It was 5.30 Friday evening when George and I finished the big ritual of sharpening all of our tools. Planes, saws, chisels and spokeshaves were lined up with bright shiny cutting edges ready for our return to work the next Tuesday morning. George was a happy man when all the tools were in order, I could tell. This habit above all else was, well, so established for all that each man did the same religiously, but this particular evening all the men were in a similar frame of mind. This weekend was the Spring bank holiday in front of us and the men had spent time that week preparing for their family trips to the seaside or to the countryside a two or three hour drive away. I remember the sense of freedom weekends brought post war because some of the men knew life before that time and spoke of it with a mixture of warm camaraderie and extreme sadness and loss. It was the simple act of cleaning together that somehow seemed so cathartic. Reestablishing order showed the preparedness they all valued and which they had all learned from being in the military. The importance of self discipline was ever evident even in those who had known no war but it permeated because of the men who had. Half of us were much too young to know anything of war and most men seemed only to want to forget it. But the orderliness insisted on by Jack, the foreman, came directly from something much bigger than himself and he was very much head of the woodshop. No one challenged his position because he was never authoritarian. He was confident in who he was. It’s a gift to have this. The order of authority he had been trained by extended on into future life and though no stripes or shoulder pips showed his position in shop hierarchy on his crumpled work jacket, his presence was of preeminence, even over the bosses owning the business. Their success was rooted in his ability as a craftsman, manager and leader of men (It was all men there.). I am not sure that I have really witnessed the kind of quiet, disciplined order that governed my youthful years in the same way since. It was very different than in school where control came mostly by fear of the cane and I was caned enough to understand the fear of punishment because it was very painful to be bruised by an angry man or woman.

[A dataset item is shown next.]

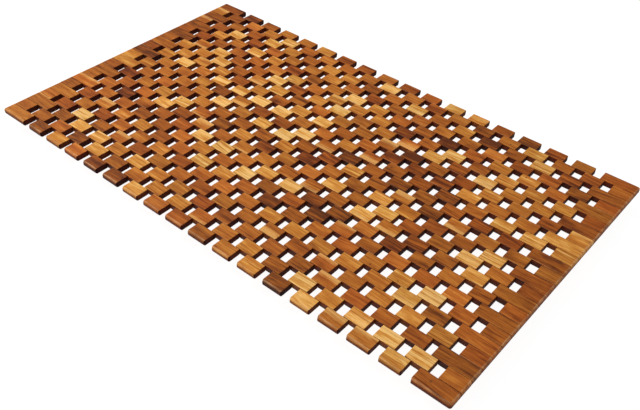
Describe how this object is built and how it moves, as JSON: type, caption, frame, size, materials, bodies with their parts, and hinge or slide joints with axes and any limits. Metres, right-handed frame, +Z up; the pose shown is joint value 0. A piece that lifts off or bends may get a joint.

My early training at home prepared me for these Friday clean ups. They thoroughly took care of all areas and brought order to the workshop generally and specific areas around each workbench where all feared to tread except the occupant of said bench. With the wood racks in order and components for batch runs all palletised, neatness seemed to fall on all things. With this done the men turned to their bench tools and everything with an edge or point would get sharpened with a file of one kind or another or an oilstone. There was nothing prissy about this next hour. No discussions on honing angles or micro bevels, diamonds versus Japanese water stones or the difference between an Arkansas or a Washita. Each man had his preference and went to the task. All the tools were as sharp as one another’s and no man picked up a dull tool when work resumed the following workday.
Being still the baby in the group I acted as though confident at sharpening but George helped me to understand my place by asking to see my results at the stone. “Back you go and start again.” he’d say, but with a smile stretching out his cleft chin. I did. There was no question of not subjecting my efforts to his critical eye. This was how I grew. He was an honest man that supported me. Never mean spirited, he trained me so as not to exasperate me, My father was that man too. These examples counter those given by others we seem to encounter every so often when we are young and in training. Insecure men, that’s all. It’s not a bad thing to have the occasional contrast kindliness.
We all used oilstones of one kind or another back then as I said. The older men used natural stones, which were much more expensive and harder to get hold of whereas we younger ones generally relied on man-made combination stones made from carborundum. We all enjoyed the bantering back and forth as we prepared for the longer than usual weekend off. It was a more relaxed pace when the shop was fully swept and put in order. The bosses were all gone an hour before and just the workers left to go home.
I liked this Friday ritual, it’s something I have always enjoyed and still kept up with today. George and I had been making some mahogany drawers. The drawer fronts lay on the benchtop and I left my oilstone without its cover on which I never did normally. Unaware that a few shavings lying around my less resolved bench top area I didn’t give things a second thought as we all closed the day, grabbed our lunch sacks and left for the weekend.
It was Tuesday morning when I returned to work. George often arrived before me and this morning, expecting his usual smile to greet me, George had a very black look on his face. Knowing something was not right he nodded towards the oilstone. At first I didn’t see anything untoward. He lifted the shavings which were now sodden with oil. Then he lifted the very dark and splotchy mahogany drawer fronts we had completed with half lap dovetails the Friday before. The machine oil had wicked along the shavings to the drawer fronts and I knew I was in trouble big time. With the dovetails cut and fitted, nothing could be done but to replace them. My week started badly. I was exasperated and rightly so.